The legend goes that William Culp was so incensed by his brother Wes’s fighting for the Confederacy that he would not speak his name nor allow it to be spoken in his presence for the remainder of his life. According to his service records, in January and February 1862, Wes went on furlough. In June of the same year, he is noted as being “taken prisoner while absent on furlough.” Had he headed north to see family? Hard to say, but he did wind up in a Union prison camp, and William managed to break his rules sufficiently to visit Wes. Thereafter, he wrote to their sister, Barbara Ann, that Wes was well and hoped to be released soon. And indeed, Wes was exchanged on August 5 and headed back south to rejoin his unit.
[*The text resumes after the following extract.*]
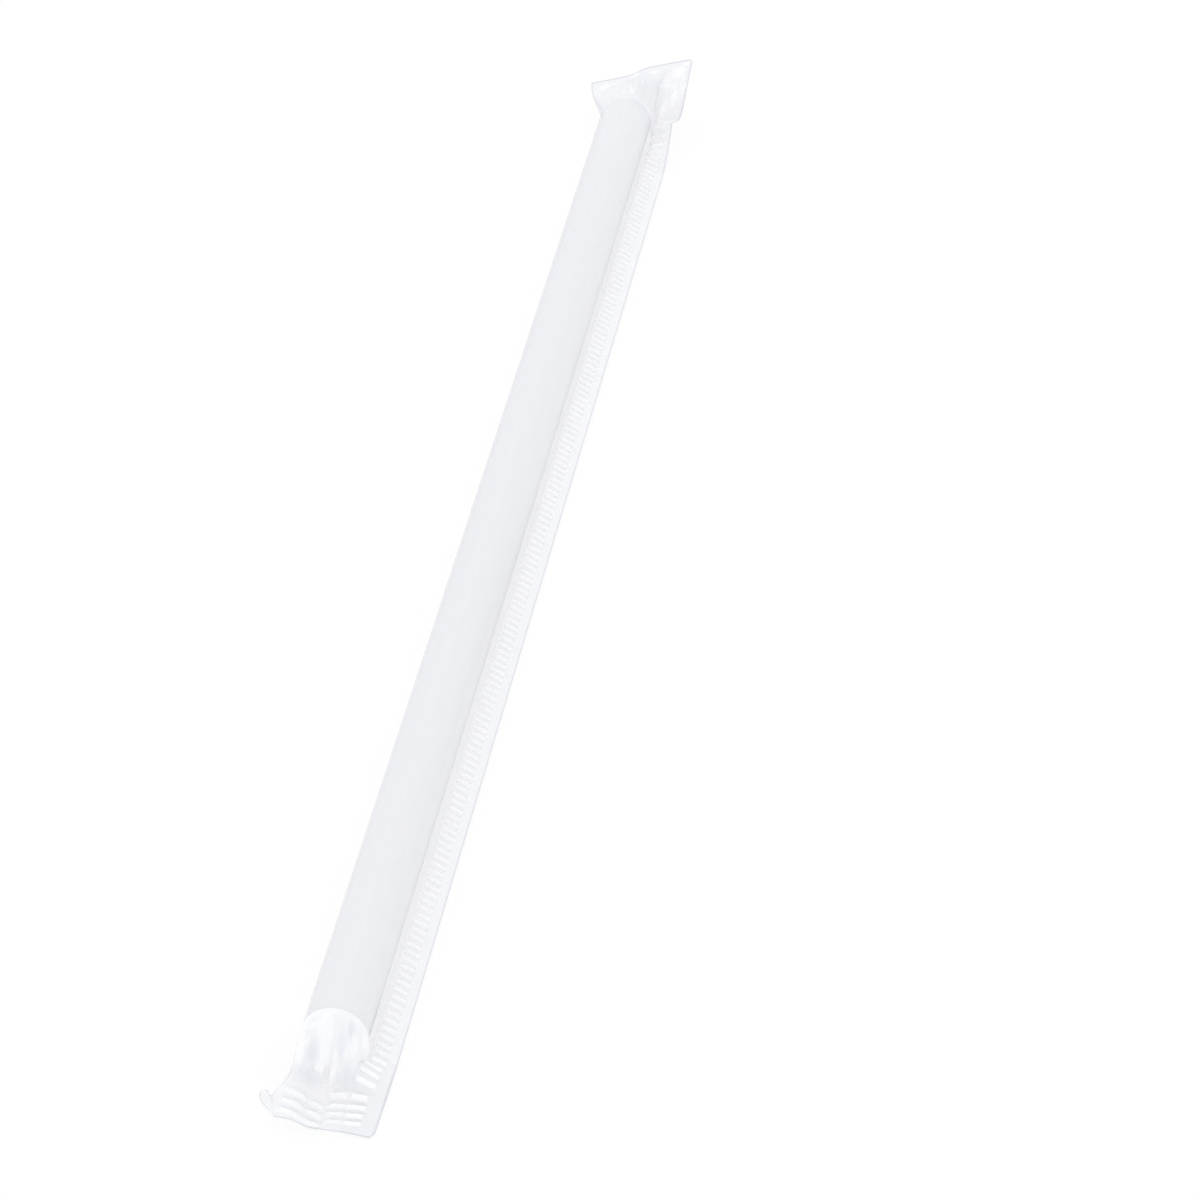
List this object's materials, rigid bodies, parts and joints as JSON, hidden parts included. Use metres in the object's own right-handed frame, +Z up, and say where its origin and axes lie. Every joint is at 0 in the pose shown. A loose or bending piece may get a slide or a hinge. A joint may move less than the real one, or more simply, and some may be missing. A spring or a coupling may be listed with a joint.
{
  "type": "wrapped drinking straw",
  "caption": "Straight translucent drinking straw sealed in a clear film wrapper with a ribbed side seal and crimped, slightly bent end flaps.",
  "frame": {"origin": "centre of the part's outline on the surface it lies on, which is z = 0", "axes": "+X along the straw, from the flap that lies low to the flap that is bent up; the ribbed side seal is on the -Y side; +Z up"},
  "size_m": [0.2188, 0.0128, 0.0072],
  "materials": {
    "straw": "milky translucent polypropylene, satin",
    "film": "clear glossy polypropylene film"
  },
  "bodies": {
    "root": {"straw": "straw", "wrapper": "film"}
  },
  "joints": []
}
What caused the rift in the family? Part of this surely has to do with the company Wes kept. Why would William and Wes feel so differently, though, when both came from the same home and worked for the same carriage maker in Gettysburg? As with Wes, there are no obvious “why’s” in written correspondence for William, but station in life and responsibility might have had something to do with it.
William was fully eight years older than Wes, and while only four children survived in the home of Esaias and Margaret Culp, the family had buried seven other children and experienced enormous tragedy. The oldest surviving child, William may have felt a natural responsibility to his birth family. But by 1856, William’s life was vastly different from Wes’s already. Some time in the mid-1850s, William married Salome Sheads, daughter of Gettysburg residents Peter Sheads and Salome Troxell. Several happenings made 1856 a pivotal year in the Culp family.
As most know, Charles W. Hoffman elected to move his business to Shepherdstown, and he offered the Culp brothers, Daniel Edwin “Ed” Skelly, and his own sons their jobs in that location. Just sixteen years old and possibly longing for adventure, Wes took the offer, as did Ed Skelly. William passed on the opportunity. Why? Again, there are no firm answers, but it is highly likely that Salome was either pregnant by that spring or had already given birth–in 1860, William and Salome’s first child, William J. Culp, was already four years old (the younger William would apparently not survive to adulthood, as he is never listed as a survivor of his parents). Married with a child either on the way or already born and surrounded by his in-laws and his birth family, William was less likely to move away from his support system.
As was common with the Culps, though, tragedy was not far away. In November 1856, William’s mother, Margaret Ann, passed away at the age of forty-nine. William’s sister Julia was just nine years old at the time. William and his sister Barbara (then twenty-one) no doubt felt an obligation to their younger sister.
Might William have resented Wes’s untethered life in Shepherdstown? No record says as much, and later reporting makes it clear that neither Barbara Ann nor Julia held any grudge against Wes. The family feelings were further complicated when the brothers learned later that they met on the battlefield at the Second Battle of Winchester, which included the Battle of Carter’s Woods. The action between the 87th Pennsylvania and the Stonewall Brigade occurred at night, and according to Julia Culp, she quizzed Wes on his visit to her in July 1863, asking whether he really would have shot at his brother. Wes said it was night and he would not have shot at his brother.
But that battle saw Jack Skelly wounded and become a prisoner, and allegedly, improper medical treatment in Confederate hands would lead to his death in mid-July.
William Culp survived the war and finished as a 1st lieutenant, having risen from the ranks of the enlisted. He and Salome relocated their family to Chambersburg in later years, and then in 1882, at the age of fifty-one, William passed away unexpectedly. His body was returned to Gettysburg, and he was buried in the Evergreen Cemetery. Salome lived until 1912 and was honored in her obituary for her assistance of the wounded during the battle.